Task details - Find "bpy.context.scene.collection.objects.link(empty)" in the data, then restate the line it sits in and every later line word for word, ending with the last line.
— START —
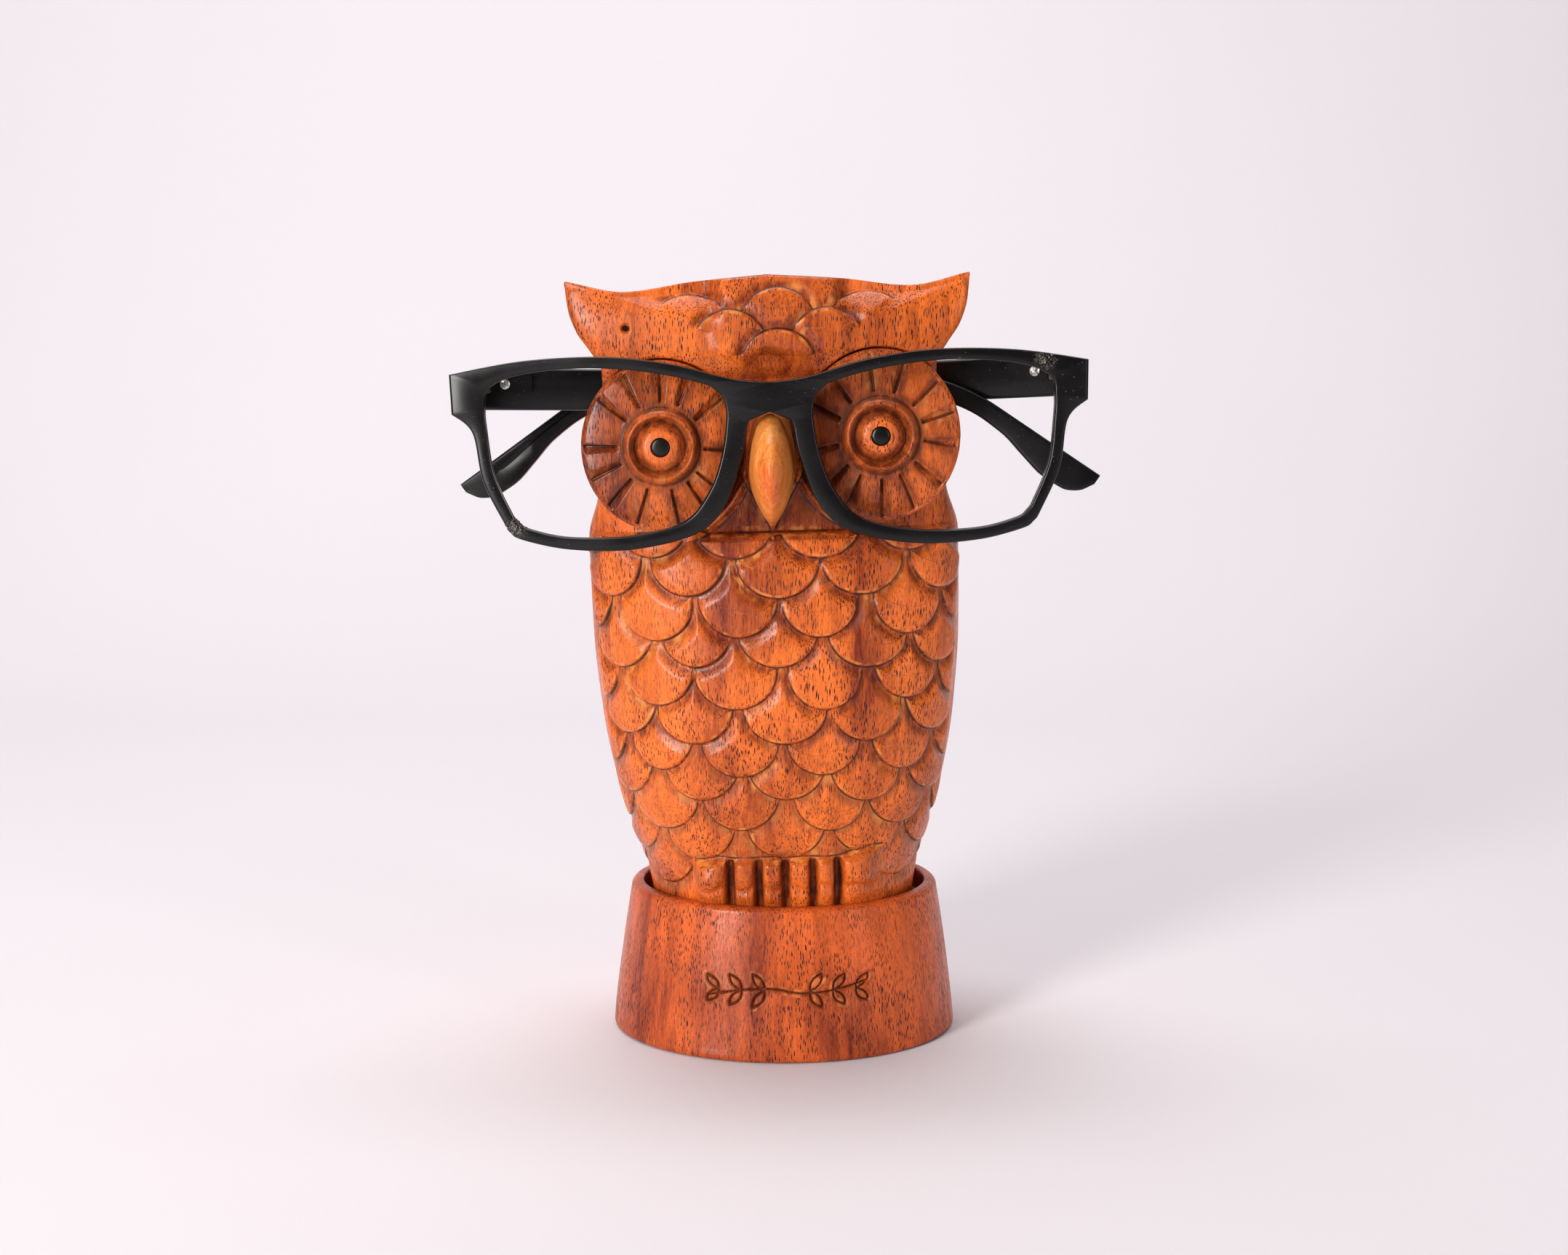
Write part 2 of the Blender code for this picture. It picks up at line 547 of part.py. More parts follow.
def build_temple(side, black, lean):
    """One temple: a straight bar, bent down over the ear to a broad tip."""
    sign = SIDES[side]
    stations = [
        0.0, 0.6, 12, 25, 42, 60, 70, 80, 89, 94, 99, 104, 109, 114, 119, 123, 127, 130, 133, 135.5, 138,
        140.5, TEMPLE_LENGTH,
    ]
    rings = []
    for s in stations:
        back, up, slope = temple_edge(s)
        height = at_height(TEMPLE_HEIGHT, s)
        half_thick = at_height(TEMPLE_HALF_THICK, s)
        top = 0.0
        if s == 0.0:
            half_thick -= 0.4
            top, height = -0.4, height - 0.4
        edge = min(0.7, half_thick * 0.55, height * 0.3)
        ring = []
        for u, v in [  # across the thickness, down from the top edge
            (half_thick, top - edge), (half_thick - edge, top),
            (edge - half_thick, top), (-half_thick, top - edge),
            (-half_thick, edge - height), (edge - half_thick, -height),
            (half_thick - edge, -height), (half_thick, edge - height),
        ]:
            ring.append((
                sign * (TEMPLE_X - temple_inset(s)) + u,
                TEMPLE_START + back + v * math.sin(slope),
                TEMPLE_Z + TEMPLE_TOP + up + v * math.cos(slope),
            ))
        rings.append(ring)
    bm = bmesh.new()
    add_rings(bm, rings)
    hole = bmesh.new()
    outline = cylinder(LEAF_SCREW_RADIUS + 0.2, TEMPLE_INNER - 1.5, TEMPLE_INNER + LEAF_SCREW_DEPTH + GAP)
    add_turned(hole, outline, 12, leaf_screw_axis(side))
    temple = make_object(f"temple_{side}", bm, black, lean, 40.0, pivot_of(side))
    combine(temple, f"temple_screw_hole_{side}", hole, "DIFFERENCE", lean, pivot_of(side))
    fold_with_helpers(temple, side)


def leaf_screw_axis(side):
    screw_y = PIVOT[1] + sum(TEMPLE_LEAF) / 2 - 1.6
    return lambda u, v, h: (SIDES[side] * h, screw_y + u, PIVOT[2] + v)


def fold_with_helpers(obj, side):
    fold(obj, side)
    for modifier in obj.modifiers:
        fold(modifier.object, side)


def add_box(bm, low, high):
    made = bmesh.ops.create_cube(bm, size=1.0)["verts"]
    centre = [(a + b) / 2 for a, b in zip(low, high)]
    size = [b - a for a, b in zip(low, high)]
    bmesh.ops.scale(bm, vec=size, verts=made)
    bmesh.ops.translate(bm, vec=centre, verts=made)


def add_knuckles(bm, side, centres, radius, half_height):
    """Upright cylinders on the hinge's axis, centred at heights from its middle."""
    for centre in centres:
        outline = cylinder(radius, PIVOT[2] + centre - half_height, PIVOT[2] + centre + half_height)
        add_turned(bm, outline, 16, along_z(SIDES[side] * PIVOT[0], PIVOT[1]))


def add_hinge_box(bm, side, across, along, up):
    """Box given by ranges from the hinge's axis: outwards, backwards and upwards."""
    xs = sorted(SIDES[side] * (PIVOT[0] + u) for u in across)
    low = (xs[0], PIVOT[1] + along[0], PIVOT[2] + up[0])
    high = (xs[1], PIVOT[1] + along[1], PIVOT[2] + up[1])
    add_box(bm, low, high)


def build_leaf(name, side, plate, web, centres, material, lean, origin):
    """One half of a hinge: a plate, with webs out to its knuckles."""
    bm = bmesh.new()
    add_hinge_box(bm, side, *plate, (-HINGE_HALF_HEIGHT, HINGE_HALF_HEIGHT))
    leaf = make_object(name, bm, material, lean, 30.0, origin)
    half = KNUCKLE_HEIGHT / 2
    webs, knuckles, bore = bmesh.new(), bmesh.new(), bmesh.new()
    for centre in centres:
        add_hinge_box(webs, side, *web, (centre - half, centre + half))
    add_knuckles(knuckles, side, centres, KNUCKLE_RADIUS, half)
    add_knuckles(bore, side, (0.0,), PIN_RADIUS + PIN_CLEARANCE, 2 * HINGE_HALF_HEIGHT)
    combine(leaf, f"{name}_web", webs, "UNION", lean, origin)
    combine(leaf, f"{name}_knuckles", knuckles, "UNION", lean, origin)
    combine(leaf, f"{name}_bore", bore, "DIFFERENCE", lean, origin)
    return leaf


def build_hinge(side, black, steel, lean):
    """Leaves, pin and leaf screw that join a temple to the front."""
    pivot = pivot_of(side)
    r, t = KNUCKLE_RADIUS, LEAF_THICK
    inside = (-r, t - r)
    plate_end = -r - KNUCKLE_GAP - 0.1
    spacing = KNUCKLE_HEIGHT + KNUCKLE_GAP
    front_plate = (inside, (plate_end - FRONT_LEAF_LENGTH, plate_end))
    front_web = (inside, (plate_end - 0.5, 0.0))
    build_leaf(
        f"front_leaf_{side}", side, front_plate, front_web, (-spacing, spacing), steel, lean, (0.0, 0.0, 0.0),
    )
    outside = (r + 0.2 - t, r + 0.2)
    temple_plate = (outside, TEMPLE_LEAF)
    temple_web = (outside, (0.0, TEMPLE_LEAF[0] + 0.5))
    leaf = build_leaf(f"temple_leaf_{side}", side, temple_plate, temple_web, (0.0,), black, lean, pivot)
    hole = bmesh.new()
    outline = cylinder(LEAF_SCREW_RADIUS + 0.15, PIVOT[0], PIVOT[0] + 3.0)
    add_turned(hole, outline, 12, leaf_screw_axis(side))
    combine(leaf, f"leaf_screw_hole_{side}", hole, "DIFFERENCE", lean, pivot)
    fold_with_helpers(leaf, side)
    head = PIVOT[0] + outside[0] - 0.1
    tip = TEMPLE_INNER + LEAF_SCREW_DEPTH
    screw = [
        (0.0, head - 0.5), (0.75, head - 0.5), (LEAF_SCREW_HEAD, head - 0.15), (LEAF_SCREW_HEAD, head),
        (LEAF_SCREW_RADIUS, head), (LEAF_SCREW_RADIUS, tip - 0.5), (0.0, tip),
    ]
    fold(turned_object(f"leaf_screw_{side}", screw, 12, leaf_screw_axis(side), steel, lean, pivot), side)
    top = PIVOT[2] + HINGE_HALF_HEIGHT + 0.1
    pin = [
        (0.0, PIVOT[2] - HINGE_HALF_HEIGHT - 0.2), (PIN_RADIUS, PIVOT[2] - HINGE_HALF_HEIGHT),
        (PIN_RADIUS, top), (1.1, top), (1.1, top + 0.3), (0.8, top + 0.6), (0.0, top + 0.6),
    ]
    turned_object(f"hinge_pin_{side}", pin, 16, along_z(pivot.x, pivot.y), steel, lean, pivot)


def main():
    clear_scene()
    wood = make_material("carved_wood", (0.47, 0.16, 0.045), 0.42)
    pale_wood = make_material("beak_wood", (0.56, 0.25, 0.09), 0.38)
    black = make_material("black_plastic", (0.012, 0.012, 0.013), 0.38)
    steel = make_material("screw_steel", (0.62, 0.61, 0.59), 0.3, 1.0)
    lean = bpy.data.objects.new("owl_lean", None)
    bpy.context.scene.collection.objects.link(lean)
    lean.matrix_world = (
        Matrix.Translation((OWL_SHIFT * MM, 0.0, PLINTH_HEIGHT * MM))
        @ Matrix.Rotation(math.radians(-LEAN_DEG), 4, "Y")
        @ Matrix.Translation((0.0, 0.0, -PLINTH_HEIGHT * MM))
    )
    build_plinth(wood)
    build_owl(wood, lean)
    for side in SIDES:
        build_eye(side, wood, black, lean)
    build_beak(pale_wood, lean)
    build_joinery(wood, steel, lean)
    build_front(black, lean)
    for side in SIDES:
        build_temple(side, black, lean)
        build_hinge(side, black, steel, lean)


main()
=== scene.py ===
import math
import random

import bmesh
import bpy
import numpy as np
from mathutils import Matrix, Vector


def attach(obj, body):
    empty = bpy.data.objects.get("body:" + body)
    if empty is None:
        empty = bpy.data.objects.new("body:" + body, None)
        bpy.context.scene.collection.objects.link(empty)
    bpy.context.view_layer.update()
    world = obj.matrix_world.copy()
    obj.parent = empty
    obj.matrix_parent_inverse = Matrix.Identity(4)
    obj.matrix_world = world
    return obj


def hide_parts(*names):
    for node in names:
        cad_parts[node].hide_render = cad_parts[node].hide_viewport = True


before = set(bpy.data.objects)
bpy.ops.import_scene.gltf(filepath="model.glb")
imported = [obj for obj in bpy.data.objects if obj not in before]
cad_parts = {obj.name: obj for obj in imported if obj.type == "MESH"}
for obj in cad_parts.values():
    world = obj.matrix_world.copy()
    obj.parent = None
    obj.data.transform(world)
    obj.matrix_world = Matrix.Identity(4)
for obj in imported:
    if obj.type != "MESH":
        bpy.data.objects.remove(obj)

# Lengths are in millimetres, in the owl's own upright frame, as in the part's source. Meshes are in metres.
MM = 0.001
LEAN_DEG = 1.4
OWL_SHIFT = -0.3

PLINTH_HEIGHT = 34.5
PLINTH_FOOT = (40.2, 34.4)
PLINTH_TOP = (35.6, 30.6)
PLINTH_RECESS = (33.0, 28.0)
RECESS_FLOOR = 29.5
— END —
Result below -
        bpy.context.scene.collection.objects.link(empty)
    bpy.context.view_layer.update()
    world = obj.matrix_world.copy()
    obj.parent = empty
    obj.matrix_parent_inverse = Matrix.Identity(4)
    obj.matrix_world = world
    return obj


def hide_parts(*names):
    for node in names:
        cad_parts[node].hide_render = cad_parts[node].hide_viewport = True


before = set(bpy.data.objects)
bpy.ops.import_scene.gltf(filepath="model.glb")
imported = [obj for obj in bpy.data.objects if obj not in before]
cad_parts = {obj.name: obj for obj in imported if obj.type == "MESH"}
for obj in cad_parts.values():
    world = obj.matrix_world.copy()
    obj.parent = None
    obj.data.transform(world)
    obj.matrix_world = Matrix.Identity(4)
for obj in imported:
    if obj.type != "MESH":
        bpy.data.objects.remove(obj)

# Lengths are in millimetres, in the owl's own upright frame, as in the part's source. Meshes are in metres.
MM = 0.001
LEAN_DEG = 1.4
OWL_SHIFT = -0.3

PLINTH_HEIGHT = 34.5
PLINTH_FOOT = (40.2, 34.4)
PLINTH_TOP = (35.6, 30.6)
PLINTH_RECESS = (33.0, 28.0)
RECESS_FLOOR = 29.5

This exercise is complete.